厌氧反硝化产甲烷体系中喹啉与吲哚共基质的降解特性

研究了厌氧反硝化产甲烷体系中，典型含氮杂环化合物喹啉、吲哚作为共基质碳源，厌氧生物对二者的降解特性，及群落分析.结果表明：在共基质条件下，喹啉的存在对吲哚的生物降解有抑制作用，且抑制随喹啉浓度的升高而升高；吲哚的存在对喹啉的生物降解有促进作用，但吲哚浓度过高（150mg/L）抑制了喹啉的降解；喹啉、吲哚共基质时，二者的降解都遵循零级反应动力学；通过GC-MS分析，喹啉的主要中间代谢产物分别为2（1H）喹诺酮与8-羟基-2（1H）喹诺酮；吲哚的主要代谢产物为2-吲哚酮与靛红；通过高通量测序对共基质体系的微生物群落进行分析，发现厌氧功能菌群得到富集，细菌菌门以变形菌门Proteobacteria为主，菌纲以Gammaproteobacteria和Betaproteobacteria为主，菌属以Acinetobacter，Candidimonas，Azospira，和Desulfomicrobium为主.

Degradation of quinoline and indole co-substrate under anaerobic denitrification and methanogenesis conditions

Bath experimrnts were conducted to study the degradation characteristics and microbial community of quinoline and indoles co-substrate under anaerobic denitrification and methanogenesis conditions, which were known as typical N-heterocyclic compounds. The results showed that the presence of quinolone could inhibit the degradation of indole, and the inhibition effect was enhanced with the increase of quinoline concentration; the presence of indole could promote the degradation of quinoline, but the high concentration of indole (150mg/L) inhibited the degradation of quinolone; the kinetics of quinoline and indole was followed the zero-order kinetics model; through GC-MS analyses, the intermediate metabolites of quinoline were 2-hydroxyquinoline and 2,8-dihydroxyquinoline; and metabolites of indole were oxindole and isatin.
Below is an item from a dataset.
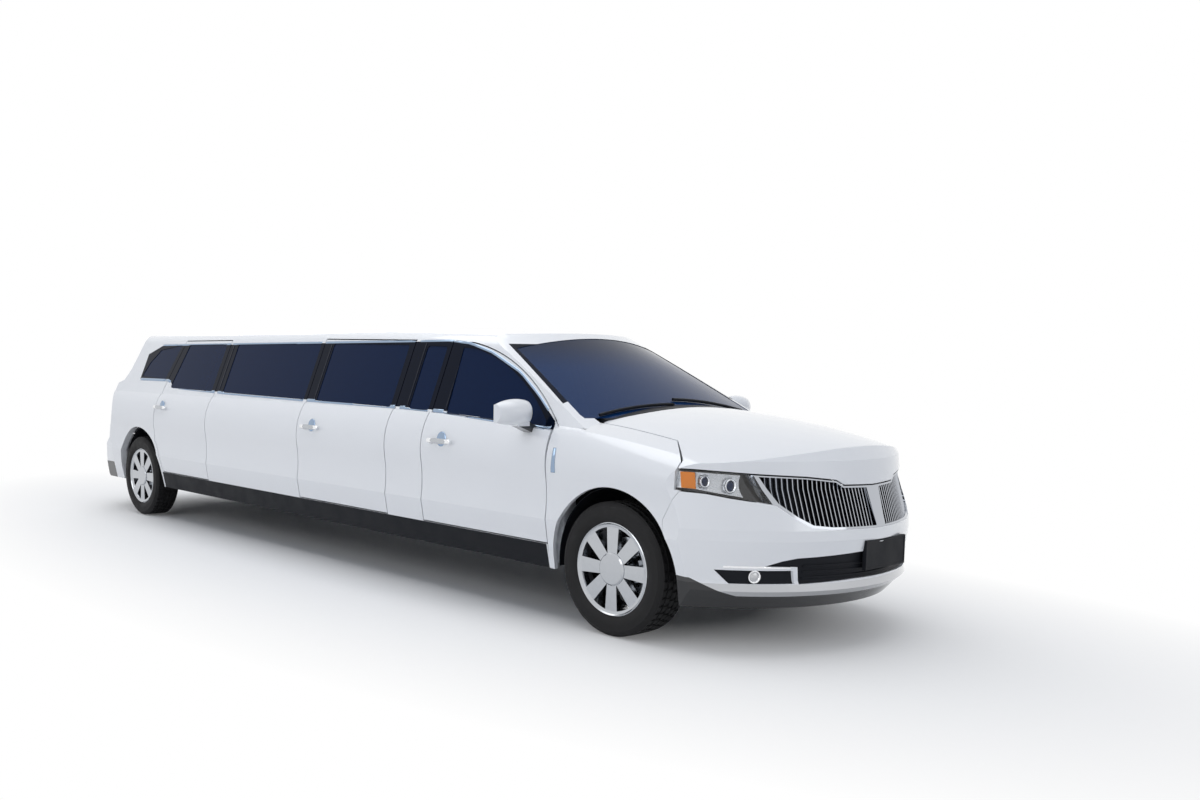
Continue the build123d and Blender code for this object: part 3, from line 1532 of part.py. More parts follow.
with BuildPart() as cowl_panel:
    add(cut_out(SIDE_SHELL, keep=[block(2400, 3200, -COWL_Y, COWL_Y, 1080, COWL_Z)]))
    add(
        cut_out(
            NOSE,
            keep=[block(FENDER_REAR_X, 2960, -COWL_Y, COWL_Y, 1100, 1300)],
            remove=[
                nose_solid(BONNET_WALL),
                plan_prism(bonnet_plan(COWL_GAP), 860, 1400),
                cut_out(glasshouse(-3), remove=[BELOW_COWL]),
            ],
        )
    )
write(cowl_panel, "cowl_panel")

write(make_bonnet(), "bonnet")
write(make_fenders(), "front_fenders")
write(make_front_bumper(), "front_bumper")
write(make_lamps(), "headlamps")
write(make_grille(), "grille")
write(make_lower_grille(), "lower_grille")
write(make_rear_bumper(), "rear_bumper")
write(make_gate(), "liftgate")

with BuildPart() as liftgate_glass:
    add(body_form(GLASS_DROP, GLASS_DROP, GLASS_DROP))
    add(body_form(GLASS_DROP + GLASS_T, GLASS_DROP + GLASS_T, GLASS_DROP + GLASS_T), mode=Mode.SUBTRACT)
    add(front_prism(gate_window(SEAT), TAIL_X - 50, -3000), mode=Mode.INTERSECT)
write(liftgate_glass, "liftgate_glass")

with BuildPart() as tail_lamps:
    add(TAIL_LAMP_SOLID)
write(tail_lamps, "tail_lamps")

with BuildPart() as side_skirts:
    add(cut_out(SKIRT_BAND, keep=[lower_form()], remove=[lower_form(SKIRT_T - SEAT)]))
write(side_skirts, "side_skirts")


# Wheels, axles and knuckles
for place, x in (("front", FRONT_AXLE_X), ("rear", REAR_AXLE_X)):
    for side in SIDES:
        write(make_tyre(x, side), f"tyre_{place}_{side}")
        write(make_rim(x, side), f"rim_{place}_{side}")

for side in SIDES:
    write(make_knuckle(FRONT_AXLE_X, side), f"knuckle_{side}")

write(make_front_axle(), "front_axle")
write(make_rear_axle(), "rear_axle")

# Under the body
write(make_floor(), "floor_pan")

with BuildPart() as arch_liners:
    add(arch_liner(FRONT_AXLE_X, FRONT_ARCH_Z, 500))
    add(arch_liner(REAR_AXLE_X, REAR_ARCH_Z, WELL_Y + 5))
write(arch_liners, "arch_liners")

with BuildPart() as engine_block:
    add(block(2960, 3620, -260, 260, 470, 960))
    chamfer(engine_block.edges().filter_by(Axis.Y), 60)
    add(block(3250, 3350, -RAIL_IN_Y + SEAT, RAIL_IN_Y - SEAT, 400, 500))
write(engine_block, "engine_block")

with BuildPart() as exhaust:
    for y in (-60, 60):
        with BuildLine():
            FilletPolyline(
                (2700, y, 385), (-2400, y, 385), (-2560, y * 5, 480), (-3350, y * 5, 480),
                (-3560, y * 9.3, 352), (-3950, y * 9.3, 352), radius=60,
            )
        with BuildSketch(Plane.YZ.offset(2700)):
            with Locations((y, 385)):
                Circle(26)
        sweep()
        for x in (-1600, 0, 1600):
            add(block(x - 16, x + 16, y - 16, y + 16, 400, FLOOR_Z + 100 - SEAT))
write(exhaust, "exhaust")

# Cabin
write(make_dashboard(), "dashboard")
write(make_steering_wheel(), "steering_wheel")
write(make_front_seats(), "front_seats")
write(make_lounge_seats(), "lounge_seats")
write(make_partition(), "partition")
for side in SIDES:
    write(make_mirror(side), f"mirror_{side}")
write(make_wipers(), "wipers")
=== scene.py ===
"""A white stretch limousine on a pale studio floor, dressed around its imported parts."""

import json
import math

import bpy
from mathutils import Euler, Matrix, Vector
from mathutils.bvhtree import BVHTree


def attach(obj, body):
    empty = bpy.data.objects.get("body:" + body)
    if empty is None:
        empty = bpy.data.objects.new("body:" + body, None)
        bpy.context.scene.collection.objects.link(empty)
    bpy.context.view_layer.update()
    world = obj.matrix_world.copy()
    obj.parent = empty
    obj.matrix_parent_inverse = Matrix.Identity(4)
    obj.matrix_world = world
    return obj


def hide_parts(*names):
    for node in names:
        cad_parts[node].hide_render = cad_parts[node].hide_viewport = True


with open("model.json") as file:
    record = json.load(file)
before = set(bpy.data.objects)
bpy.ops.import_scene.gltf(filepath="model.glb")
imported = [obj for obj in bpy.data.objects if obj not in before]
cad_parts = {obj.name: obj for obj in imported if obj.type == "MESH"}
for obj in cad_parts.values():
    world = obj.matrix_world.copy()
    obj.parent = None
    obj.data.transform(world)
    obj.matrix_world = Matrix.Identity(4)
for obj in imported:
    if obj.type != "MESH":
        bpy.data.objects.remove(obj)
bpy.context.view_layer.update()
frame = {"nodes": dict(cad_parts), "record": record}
NODES = frame["nodes"]
SIDES = {"left": 1, "right": -1}

# Camera, in metres and degrees, and the photograph's frame in pixels
PHOTO_WIDTH, PHOTO_HEIGHT = 1200, 800
FOCAL_PX = 1117.5
OPTICAL_CENTRE_PX = (487.4, 468.0)
SENSOR_MM = 36.0
CAMERA_PLACE = (7.1815, -5.367, 1.478)
CAMERA_YAW, CAMERA_PITCH, CAMERA_ROLL = 139.06, -5.37, 0.74

# Colours, as linear red, green and blue
PEARL = (0.82, 0.835, 0.86)
TINT_BLACK = (0.003, 0.014, 0.052)
SCREEN_TINT, SCREEN_HEAD = (0.003, 0.035, 0.130), (0.002, 0.014, 0.050)
TRIM_BLACK = (0.009, 0.010, 0.013)
GLOSS_BLACK = (0.003, 0.006, 0.016)
RIM_SILVER = (0.50, 0.52, 0.55)
SLAT_SILVER = (0.46, 0.48, 0.52)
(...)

The high-throughput sequencing technology was used to analyze the microbial community structure, and results indicated that the functional bacterial were enriched in the anaerobic denitrification and methanogenesis system. The bacterial phylum was Proteobacteria, the dominant classes were Gammaproteobacteria and Betaproteobacteria, and the dominant genera were Acinetobacter, Candidimonas, Azospira, and Desulfomicrobium.